When the stage adaptation of Evelyn Waugh’s Vile Bodies was to appear in a London theatre, aristocratic women, young and old, scrambled for tickets. Dedicated to Diana and Bryan Guinness, the book, when published in 1930, set high society ablaze. It was read by everyone, adored and vilified in equal measures, and through time it has become a life enhancer. Likewise when tickets were made available for the play, a socialite’s revolt took place. Emerald Cunard got her manicured claws on one, but complained about the location of her seating and about having to take Prince George to the eighteenth row. ‘Old trout,’ snapped Waugh, ‘she’s only an American anyway.’ A snob to his fingertips, even he was beyond forming a literary tease when Emerald, formerly named Maud, needled him. And Doris Castlerosse, a wily, willful courtesan known in lower echelons as Jessie Doris Delevingne, refused to pay for her ticket. ‘Oh dear,’ Waugh appeared lost for words, ‘these great ladies.’ Like Waugh, I am attracted to the glamour and artifice of their lives. From an outsider’s perspective nothing infiltrated their exclusive worlds. But dig a little deeper and one will find women with ordinary, universal problems while living extraordinary lives.
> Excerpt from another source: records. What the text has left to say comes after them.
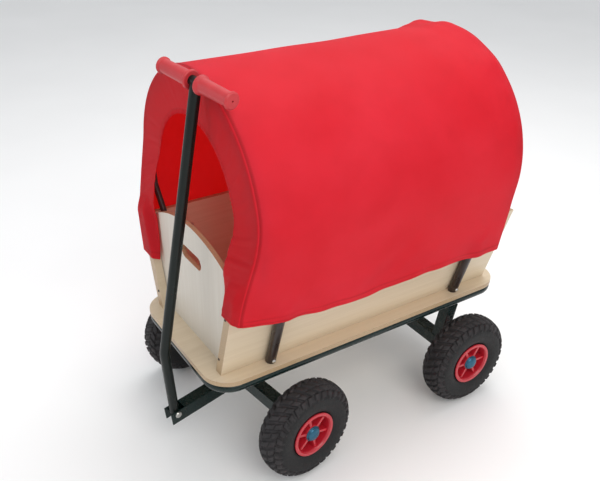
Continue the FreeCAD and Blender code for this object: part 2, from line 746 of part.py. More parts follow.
def rim():
    """A moulded rim around its own X axis, with ribs from hub to rim on both faces."""
    half = "Sizes.rim_width / 2"
    flange = "Sizes.rim_diameter / 2"
    seat = "Sizes.rim_seat_diameter / 2"
    wall = "Sizes.rim_wall"
    bore = "Sizes.rod_diameter / 2 + Sizes.rod_clearance"
    hub = "Sizes.hub_diameter / 2"
    hub_half = "Sizes.hub_width / 2"
    profile = spun(
        [
            (f"-{hub_half}", bore),
            (hub_half, bore),
            (hub_half, hub),
            (f"{wall} / 2", hub),
            (f"{wall} / 2", f"{seat} - {wall}"),
            (half, f"{seat} - {wall} + 3"),
            (half, flange),
            (f"{half} - {wall}", flange),
            (f"{half} - {wall}", seat),
            (f"-{half} + {wall}", seat),
            (f"-{half} + {wall}", flange),
            (f"-{half}", flange),
            (f"-{half}", f"{seat} - {wall} + 3"),
            (f"-{wall} / 2", f"{seat} - {wall}"),
            (f"-{wall} / 2", hub),
            (f"-{hub_half}", hub),
        ]
    )
    ribs = []
    count = int(size("rim_rib_count"))
    middle = (size("hub_diameter") + size("rim_seat_diameter")) / 4 - size("rim_wall") / 2
    for index in range(count):
        spoke = moved(rotation=turned(X_AXIS, index * 360 / count)).multiply(moved(z=middle))
        length = f"{seat} - {wall} - {hub} + 2"
        ribs.append(box("Sizes.rim_width - 2 * Sizes.rib_recess", "Sizes.rib_thick", length, spoke))
    return fuse(profile, *ribs)


def hub_cap():
    """A pressed dome that covers the hub and the rod's end."""
    start = "Sizes.hub_width / 2"
    return spun(
        [
            (start, "0"),
            (f"{start} + Sizes.cap_height", "0"),
            (f"{start} + Sizes.cap_height", "Sizes.cap_diameter * 0.20"),
            (f"{start} + Sizes.cap_height * 0.75", "Sizes.cap_diameter * 0.36"),
            (f"{start} + Sizes.cap_height * 0.30", "Sizes.cap_diameter * 0.47"),
            (start, "Sizes.cap_diameter / 2"),
        ]
    )


def make_wheels():
    tyre_form = tyre_shape()
    for end, _ in ENDS:
        if end == "front":
            base = steered()
        else:
            base = moved(y=size("rear_axle_behind"))
        for name, side in SIDES:
            outward = Rotation() if side > 0 else turned(Z_AXIS, 180)
            centre = moved(side * size("track") / 2, 0, size("axle_height"), outward)
            place = base.multiply(centre)
            label = f"{end}_{name}"
            add_node(f"tyre_{label}", shape_feature("tyre", tyre_form), place)
            add_node(f"rim_{label}", rim(), place)
            add_node(f"hub_cap_{label}", hub_cap(), place)


# ---------------------------------------------------------------- box


def make_deck():
    body = doc.addObject("PartDesign::Body", "deck")
    half_width = "Sizes.deck_width / 2"
    half_length = "Sizes.deck_length / 2"
    sketch = outline_sketch(
        body,
        [
            (f"-{half_width}", f"-{half_length}"),
            (half_width, f"-{half_length}"),
            (half_width, half_length),
            (f"-{half_width}", half_length),
        ],
    )
    pad = body.newObject("PartDesign::Pad", "pad")
    pad.Profile = sketch
    pad.setExpression("Length", "Sizes.deck_thick")
    doc.recompute()
    corners = []
    for index, edge in enumerate(pad.Shape.Edges, 1):
        rise = edge.Vertexes[0].Point - edge.Vertexes[-1].Point
        if abs(rise.x) + abs(rise.y) < 0.01:
            corners.append(f"Edge{index}")
    rounding = body.newObject("PartDesign::Fillet", "rounding")
    rounding.Base = (pad, corners)
    rounding.setExpression("Radius", "Sizes.deck_corner")
    body.Tip = rounding
    add_node("deck_board", body, moved(z=size("deck_bottom")))


def leaning_outline(outer, thickness, top):
    """A board between deck and top that leans outward, seen from the front."""
    lean = f"({top} - Sizes.deck_top) * tan(Sizes.side_lean)"
    return [
        (f"{outer} - {thickness}", "Sizes.deck_top"),
        (outer, "Sizes.deck_top"),
        (f"{outer} + {lean}", top),
        (f"{outer} - {thickness} + {lean}", top),
    ]


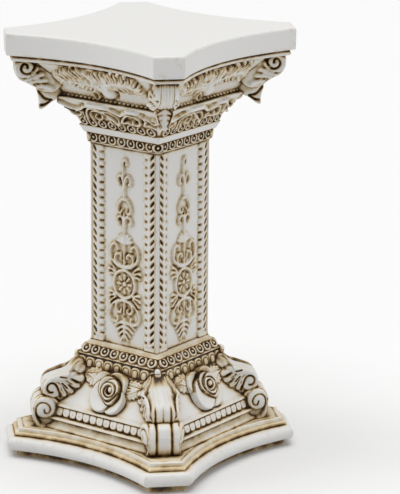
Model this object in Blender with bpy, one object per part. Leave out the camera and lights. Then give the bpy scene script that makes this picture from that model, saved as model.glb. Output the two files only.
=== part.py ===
"""Roman style pedestal column, cast in resin as one piece.

The body is a stack of lofted plan sections: a hollow-sided plinth, a battered base block, a square
shaft, a flared capital and a hollow-sided slab. The carving is joined to it by Booleans: corner
scrolls and acanthus leaves, roses, ringed beads, tongues, tabs, and the ornament of the panels.
Every carved group is made once, for one face or one corner, and turned round the column.
"""

import math

import bmesh
import bpy
from mathutils import Matrix, Vector

MM = 0.001
SIDES = 4
QUARTER = math.pi / 2

# Slab and plinth: half side, corner cut, hollow of the sides
HEIGHT = 300 * MM
SLAB_HALF = 77.2 * MM
SLAB_CLIP = 14.6 * MM
SLAB_SAG = 12.6 * MM
SLAB_THICKNESS = 15.2 * MM
SLAB_EDGE = 0.6 * MM
PLINTH_SAG = 11.3 * MM

# Plinth, from the floor up: height, half side, corner cut (mm)
PLINTH_STEPS = (
    (0.0, 74.9, 16.0),
    (4.5, 74.9, 16.0),
    (4.7, 78.6, 19.6),
    (6.8, 82.0, 22.6),
    (9.6, 82.8, 23.2),
    (13.4, 81.4, 21.8),
    (15.3, 76.0, 16.4),
    (17.2, 75.6, 15.6),
    (17.7, 73.6, 14.4),
    (20.4, 62.0, 9.0),
)

# Straight-sided stack, from inside the plinth to the fillet of the capital (mm)
BODY_STEPS = (
    (12.0, 60.0, 14.0),
    (18.0, 63.0, 17.0),
    (20.6, 63.0, 17.0),
    (21.6, 61.6, 16.4),
    (23.6, 59.0, 15.0),
    (26.4, 57.8, 14.0),
    (26.6, 59.0, 14.0),
    (28.2, 58.6, 14.0),
    (28.4, 57.0, 13.0),
    (35.4, 54.4, 10.0),
    (35.6, 55.8, 10.0),
    (37.4, 55.2, 9.0),
    (37.8, 53.2, 5.0),
    (45.0, 47.6, 2.0),
    (53.0, 43.0, 1.0),
    (62.0, 39.0, 1.0),
    (64.0, 37.0, 1.0),
    (70.4, 35.0, 1.0),
    (70.8, 36.4, 1.0),
    (72.0, 36.0, 1.0),
    (77.6, 32.4, 1.0),
    (79.5, 30.2, 1.0),
    (84.0, 28.6, 1.0),
    (221.0, 28.6, 1.0),
    (222.6, 30.4, 1.0),
    (229.0, 31.2, 1.0),
    (229.3, 32.4, 1.0),
    (230.4, 33.2, 1.0),
    (234.4, 35.0, 1.0),
    (234.8, 34.4, 1.0),
    (240.8, 37.8, 1.0),
    (247.6, 41.0, 1.0),
    (252.6, 45.4, 1.0),
    (253.4, 47.2, 1.0),
    (255.0, 47.4, 1.0),
    (255.3, 45.2, 1.0),
    (258.0, 44.8, 1.0),
)

# Flare of the capital: height, half side at the corners, corner cut, hollow of the side (mm)
FLARE_STEPS = (
    (250.0, 40.0, 1.0, 0.0),
    (256.0, 44.6, 1.4, 0.2),
    (262.0, 49.4, 3.0, 3.4),
    (268.0, 56.6, 6.0, 7.4),
    (274.0, 65.0, 10.0, 10.4),
    (279.6, 72.4, 13.0, 12.2),
    (281.0, 73.8, 13.6, 12.6),
    (283.0, 74.4, 13.8, 12.6),
    (283.4, 72.8, 13.4, 12.6),
    (290.0, 72.8, 13.4, 12.6),
)

# Shaft: posts at its arrises, toothed leaf borders beside them, sunk panels between
SHAFT_HALF = 29.5 * MM
SHAFT_BOTTOM = 79.5 * MM
SHAFT_TOP = 222 * MM
POST_WIDTH = 5 * MM
PANEL_DEPTH = 0.9 * MM
BORDER_DEPTH = 0.25 * MM
BORDER_OUTER = 26 * MM
BORDER_INNER = 20.8 * MM
BORDER_TIP = 17.8 * MM
BORDER_BOTTOM = 85 * MM
BORDER_TOP = 219 * MM
BORDER_TEETH = 9
BORDER_THICKNESS = 3 * MM

# Ringed beads and their rows: count on a face, pitch, height, lean of the face
RING_RADIUS = 3.9 * MM
RING_DEPTH = 2.4 * MM
RING_PROUD = 0.8 * MM
RING_CORNERS = 5
RING_ROWS = (
    (8, 8.4 * MM, 237.6 * MM, -0.50),
    (7, 8.0 * MM, 226.0 * MM, -0.10),
    (8, 8.2 * MM, 74.6 * MM, 0.56),
)

# Strips of hanging ends: count, pitch, height, half length, thickness, lean, and the points of the
# gap between two ends, as places across in pitches and rises in lengths
TONGUES = (9, 8.0 * MM, 66.1 * MM, 4.3 * MM, 5.6 * MM, 0.26, ((-0.27, 0.0), (0.0, 0.5), (0.27, 0.0)))
TABS = (13, 6.0 * MM, 32.2 * MM, 2.7 * MM, 2.6 * MM, 0.36, ((0.0, 0.55), (0.5, 0.0)))

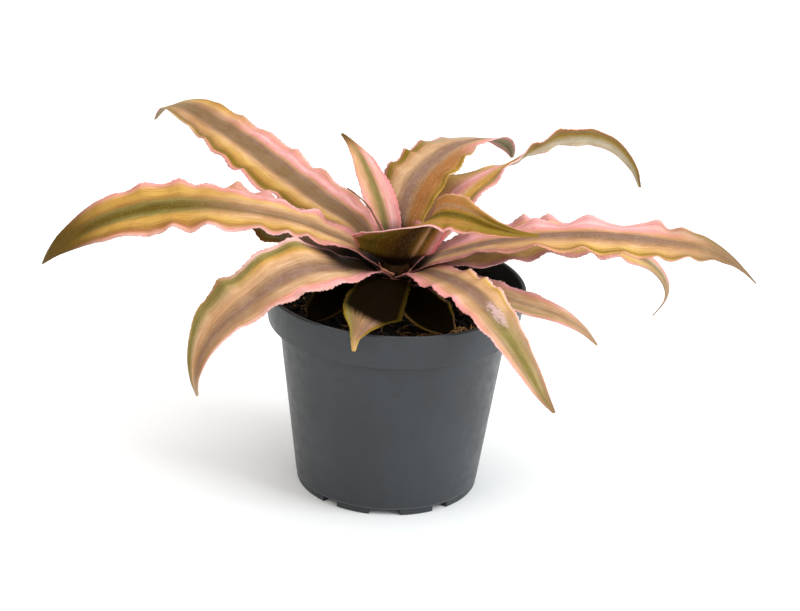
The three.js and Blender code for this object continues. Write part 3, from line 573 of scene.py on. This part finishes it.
def leaf_fields(tree, seed):
    """Place across the blade with fibrous stripe borders, and the fine lines that run along it."""
    across = attribute(tree, "across")
    reach = attribute(tree, "reach")
    slow = noise_node(tree, vector(tree, seed * 3.7, times(tree, reach, 0.5), 0.0))
    fibre = leaf_noise(tree, across, reach, 20.0, 0.35, seed * 1.3, detail=5.0, roughness=0.65)
    shifted = swayed(tree, swayed(tree, across, slow, 0.08), fibre, 0.12)
    lines = leaf_noise(tree, across, reach, 60.0, 0.9, seed * 2.1, detail=3.0, roughness=0.65)
    return across, reach, shifted, lines


def weathered(tree, colour, across, reach, lines, seed):
    """Adds the mottling, the fine dark lines, the brown blemishes and the pale scales of a grown leaf."""
    patches = leaf_noise(tree, across, reach, 1.6, 0.9, seed * 4.3, detail=4.0, roughness=0.6)
    mottled = mix(tree, remap(tree, patches, 0.34, 0.66), srgb(238, 230, 218), WHITE)
    colour = mix(tree, 1.0, colour, mottled, "MULTIPLY")
    lined = mix(tree, remap(tree, lines, 0.3, 0.7), srgb(206, 198, 186), WHITE)
    colour = mix(tree, 1.0, colour, lined, "MULTIPLY")
    spots = leaf_noise(tree, across, reach, 7.0, 4.0, seed * 5.9, scale=1.3, detail=5.0, roughness=0.7)
    colour = mix(tree, remap(tree, spots, 0.62, 0.74, 0, 0.3), colour, PALETTE["clay"])
    scales = leaf_noise(tree, across, reach, 26.0, 18.0, seed * 0.7, scale=1.5, detail=0.0)
    return mix(tree, remap(tree, scales, 0.74, 0.82, 0, 0.4), colour, srgb(240, 220, 196))


def shaded_base(tree, colour, across, reach, lines, leaf):
    """Paints shade on a leaf towards the stem, where it never sees the light, and paints less of it on the
    rims.
    """
    start, end, slant = leaf.get("dark", (6, 16, 0))
    wander = math_node(tree, "MULTIPLY_ADD", across, -slant / 10, swayed(tree, reach, lines, 0.5))
    depth = remap(tree, wander, start / 10, end / 10, 0.985, 0)
    rim = remap(tree, math_node(tree, "ABSOLUTE", across), 0.84, 0.97, 1, leaf.get("rim", 0.45))
    return mix(tree, times(tree, depth, rim), colour, PALETTE[leaf.get("shade", "shade")])


def wax_mark(tree, across, reach, place, length):
    """A small ragged patch where the leaf's bloom has been rubbed."""
    sideways = times(tree, math_node(tree, "SUBTRACT", across, place), 2.6)
    lengthways = math_node(tree, "SUBTRACT", reach, length)
    ragged = leaf_noise(tree, across, reach, 9.0, 5.0, 0.0, detail=3.0, roughness=0.7)
    distance = math_node(tree, "ADD", times(tree, sideways, sideways), times(tree, lengthways, lengthways))
    return remap(tree, swayed(tree, distance, ragged, 2.6), -0.1, 0.8, 0.42, 0)


def leaf_upper(name, leaf, seed):
    material, tree, shader = new_material(name + "_upper")
    across, reach, shifted, lines = leaf_fields(tree, seed)
    wander = swayed(tree, attribute(tree, "along"), lines, 0.2)
    colour = stripes_ramp(tree, shifted, leaf.get("stripes", PLAIN_STRIPES))
    tip = stripes_ramp(tree, shifted, leaf.get("tip", PLAIN_TIP))
    tip_from = leaf.get("tip_from", 0.6)
    colour = mix(tree, remap(tree, wander, tip_from, tip_from + 0.24), colour, tip)
    end_from = leaf.get("end_from", 0.8)
    end = PALETTE[leaf.get("end", "clay")]
    colour = mix(tree, remap(tree, wander, end_from, end_from + 0.18), colour, end)
    margin = remap(tree, math_node(tree, "ABSOLUTE", shifted), 0.46, 0.82)
    base = remap(tree, reach, 1.8, leaf.get("blush", 4.6), 0.85, 0)
    colour = mix(tree, times(tree, margin, base), colour, PALETTE["pink"])
    colour = weathered(tree, colour, across, reach, lines, seed)
    if "mark" in leaf:
        colour = mix(tree, wax_mark(tree, across, reach, *leaf["mark"]), colour, srgb(232, 194, 200))
    colour = shaded_base(tree, colour, across, reach, lines, leaf)
    finish(tree, shader, colour, leaf.get("gloss", 0.06), remap(tree, lines, 0.2, 0.8, 0.4, 0.6),
           lines, 0.3, 0.0003)
    return material


def leaf_lower(name, leaf, seed):
    material, tree, shader = new_material(name + "_lower")
    across, reach, shifted, lines = leaf_fields(tree, seed + 50)
    colour = stripes_ramp(tree, shifted, leaf.get("under", UNDER_STRIPES))
    dashes = leaf_noise(tree, across, reach, 34.0, 5.0, seed * 1.9, scale=1.6, roughness=0.7)
    colour = mix(tree, remap(tree, dashes, 0.54, 0.68, 0, 0.55), colour, srgb(92, 86, 58))
    colour = weathered(tree, colour, across, reach, lines, seed + 50)
    # Painted shade on the underside, close to the stem
    colour = shaded_base(tree, colour, across, reach, lines, {"dark": (4, 10, 0)})
    finish(tree, shader, colour, 0.05, remap(tree, lines, 0.2, 0.8, 0.5, 0.7), dashes, 0.3, 0.0003)
    return material


# Mesh helpers, which take lengths in millimetres and make them metres

def add_piece(name, mesh, material=None):
    """Makes a scene object of a bmesh; one that gets its material here is smooth."""
    data = bpy.data.meshes.new(name)
    mesh.to_mesh(data)
    mesh.free()
    if material:
        data.shade_smooth()
        data.materials.append(material)
    return add_object(name, data)


def circle(mesh, radius, height, segments):
    """Vertices round Z, or a single one where the radius is 0."""
    if radius == 0:
        return [mesh.verts.new((0, 0, height * MM))]
    angles = [2 * pi * s / segments for s in range(segments)]
    return [mesh.verts.new((radius * MM * cos(a), radius * MM * sin(a), height * MM))
            for a in angles]


def bridge(mesh, rings, closed=True):
    """Faces between each row of vertices and the next."""
    for first, second in zip(rings, rings[1:]):
        count = max(len(first), len(second))
        for s in range(count if closed else count - 1):
            t = (s + 1) % count
            corners = [first[s % len(first)], first[t % len(first)],
                       second[t % len(second)], second[s % len(second)]]
            mesh.faces.new(list(dict.fromkeys(corners)))


def turned(name, outline, segments):
    """A piece turned about Z from an outline of (radius, height) that starts and ends on the axis."""
    mesh = bmesh.new()
    bridge(mesh, [circle(mesh, radius, height, segments) for radius, height in outline])
    bmesh.ops.recalc_face_normals(mesh, faces=mesh.faces)
    return add_piece(name, mesh)


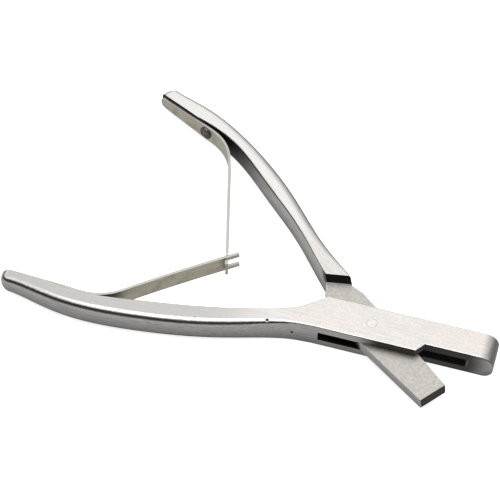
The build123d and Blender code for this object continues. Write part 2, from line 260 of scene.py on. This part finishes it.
def forged_steel(name, turn, inner_side, flat_light_colour, slot_shade, pits, shaded_faces):
    """Ground, blasted and belt-polished stainless, with painted shade and light. turn brings the
    lever's length onto X, inner_side is the side that faces the other handle, flat_light_colour
    is the colour of the flats along the handle, painted as shade on the slotted lever and as a
    highlight on the blade lever, slot_shade is how dark the painted shade on the flats at middle
    height is, and shaded_faces lists the faces given painted shade."""
    material = bpy.data.materials.new(name)
    material.use_nodes = True
    tree = material.node_tree
    tree.nodes.clear()
    coordinates = add(tree, "TexCoord")
    level = (0, 0, np.radians(turn))
    millimetres = (1 / MM, 1 / MM, 1 / MM)
    place = add(
        tree,
        "Mapping",
        {"Vector": coordinates["Object"], "Rotation": level, "Scale": millimetres},
    )[0]
    way = add(tree, "Mapping", {"Vector": coordinates["Normal"], "Rotation": level})[0]
    x = add(tree, "SeparateXYZ", {0: place})["X"]
    z = add(tree, "SeparateXYZ", {0: place})["Z"]
    facing = add(tree, "SeparateXYZ", {0: way})
    flat = add(tree, "Math", {0: facing["Z"]}, operation="ABSOLUTE")[0]
    flat = add(
        tree, "MapRange", {"Value": flat, "From Min": LEVEL_ENDS[0], "From Max": LEVEL_ENDS[1]}
    )[0]

    # What the grinding, the blasting and the belt leave
    mottle = add(
        tree,
        "TexNoise",
        {"Vector": place, "Scale": 1 / MOTTLE_SIZE, "Detail": 5, "Roughness": 0.68},
    )[0]
    patch = add(
        tree,
        "TexNoise",
        {"Vector": place, "Scale": 1 / PATCH_SIZE, "Detail": 4, "Roughness": 0.6},
    )[0]
    grit = add(
        tree,
        "TexNoise",
        {"Vector": place, "Scale": 1 / GRIT_SIZE, "Detail": 3, "Roughness": 0.7},
    )[0]
    along = add(
        tree,
        "Mapping",
        {
            "Vector": place,
            "Scale": (1 / BELT_LINE_LENGTH, 1 / BELT_LINE_WIDTH, 1 / BELT_LINE_WIDTH),
        },
    )[0]
    belt = add(tree, "TexNoise", {"Vector": along, "Scale": 1, "Detail": 4, "Roughness": 0.65})[0]
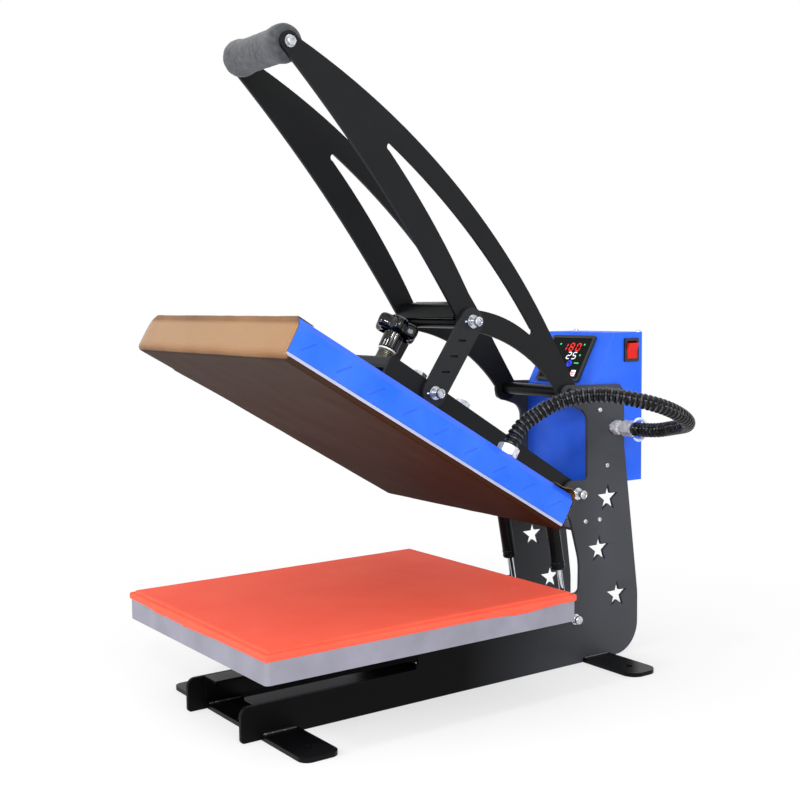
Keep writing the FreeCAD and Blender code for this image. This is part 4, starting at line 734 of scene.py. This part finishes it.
def torn(x, y):
    # how far the lower edge hangs below the table's top
    halfX, halfY = padMat["half"]
    front = zone(x, *padMat["frontTear"]) if y < padMat["rim"] - halfY else 0.0
    right = zone(y, *padMat["rightTear"]) if x > halfX - padMat["rim"] else 0.0
    rough = abs(noise.noise(Vector((x * 0.09, y * 0.09, 3.0))))
    rough += 0.5 * abs(noise.noise(Vector((x * 0.35, y * 0.35, 7.0))))
    return padMat["drop"] * (front + right) * rough + padMat["sag"] * right


padRings = []
padTop = padMat["levels"][-1][0]
for height, inset in padMat["levels"]:
    ring = cornered(inset, max(padMat["corner"] - inset * 0.25, 1.5), height)
    for point in ring:
        if inset < 1 and height < 1:
            point.z -= torn(point.x, point.y)
        if height > 5:
            point.z += 0.15 * noise.noise(point * 0.03)
    padRings.append(ring)
for inset in padMat["field"]:
    ring = cornered(inset, 1.5, padTop)
    for point in ring:
        point.z += 0.12 * noise.noise(point * 0.02) - 0.12
    padRings.append(ring)
padShape = ringed([circle(0, 1, 0)] + padRings + [circle(0, 1, padTop)])
padShape = moved(padShape, Matrix.Translation((padMiddle.x, padMiddle.y, padLow.z)))
padPiece = addPiece("siliconeTableMat", padShape, redSilicone, "base", ["silicone_pad"], 50)
print("grip and pad made")

# Coated glass cloth, stretched round the heater from the front of the cover to its springs behind. Each
# corner of its run is a depth, a height and a bend radius.
cloth = {
    "half": 205,
    "top": -38.6,
    "corners": [
        (-601, -38.6, 0), (-626.4, -38.6, 1.6), (-626.4, -94.1, 8),
        (-118.6, -94.1, 8), (-118.6, -38.6, 1.6), (-156, -38.6, 0),
    ],
    "bulge": 14,
    "thickness": 0.4,
    "proud": 0.35,
    "ripples": ((0.55, 0.03, 0.022, 0), (0.2, 0.12, 0.07, 4)),
    "tuck": 5.2,
    "hem": {"at": -127, "rise": 5, "spread": 9},
    "columns": 64,
    "front": -600,
    "middle": -400,
    "rear": -200,
    "under": -93,
    "fold": -86,
    # tones from nought, new, to one, dark with heat browning and painted shade
    "baked": {"front": 0.0, "frontHem": 0.28, "rearHem": 0.26, "cover": 0.9},
}


def bentLine(corners, step):
    # a line of runs and arcs, drawn with the outside on its left
    line = []
    for i, (y, z, radius) in enumerate(corners):
        at = Vector((y, z))
        if radius == 0:
            line.append(at)
            continue
        back = (Vector(corners[i - 1][:2]) - at).normalized()
        ahead = (Vector(corners[i + 1][:2]) - at).normalized()
        centre = at + (back + ahead) * radius
        for k in range(9):
            angle = math.pi / 2 * k / 8
            line.append(centre - ahead * radius * math.cos(angle) - back * radius * math.sin(angle))
    dense = []
    for a, b in zip(line, line[1:]):
        count = max(1, round((b - a).length / step))
        dense += [a.lerp(b, k / count) for k in range(count)]
    return dense + [line[-1]]


def clothReach(y, z):
    # the cloth narrows over the cover, and at the front it bulges past the left side
    above = max(0.0, z + 50)
    if y >= cloth["middle"]:
        return (cloth["half"] - above * 0.3,) * 2
    right = cloth["half"] - above
    bend = math.sqrt(1 - (1 - share(z, cloth["top"], cloth["top"] - 30)) ** 2)
    return right + (cloth["bulge"] + 0.9 * above) * bend * share(y, -470, -620), right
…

I was drawn to women who were stars in their day but have fallen into obscurity, in the mainstream anyway. As such, I have chosen women who not only dazzle me but who were pioneers on the social front, albeit their fame for the sake of being famous or their social consciences. However behind the scenes they were quite naughty and lived by their own rules.

The quotes are from Waugh’s letter to Dorothy Lygon, dated 16 April 1932 (Letters, pp. 61-62) as cited in John Howard Wilson, Evelyn Waugh: A Literary Biography 1924-1966, p.92.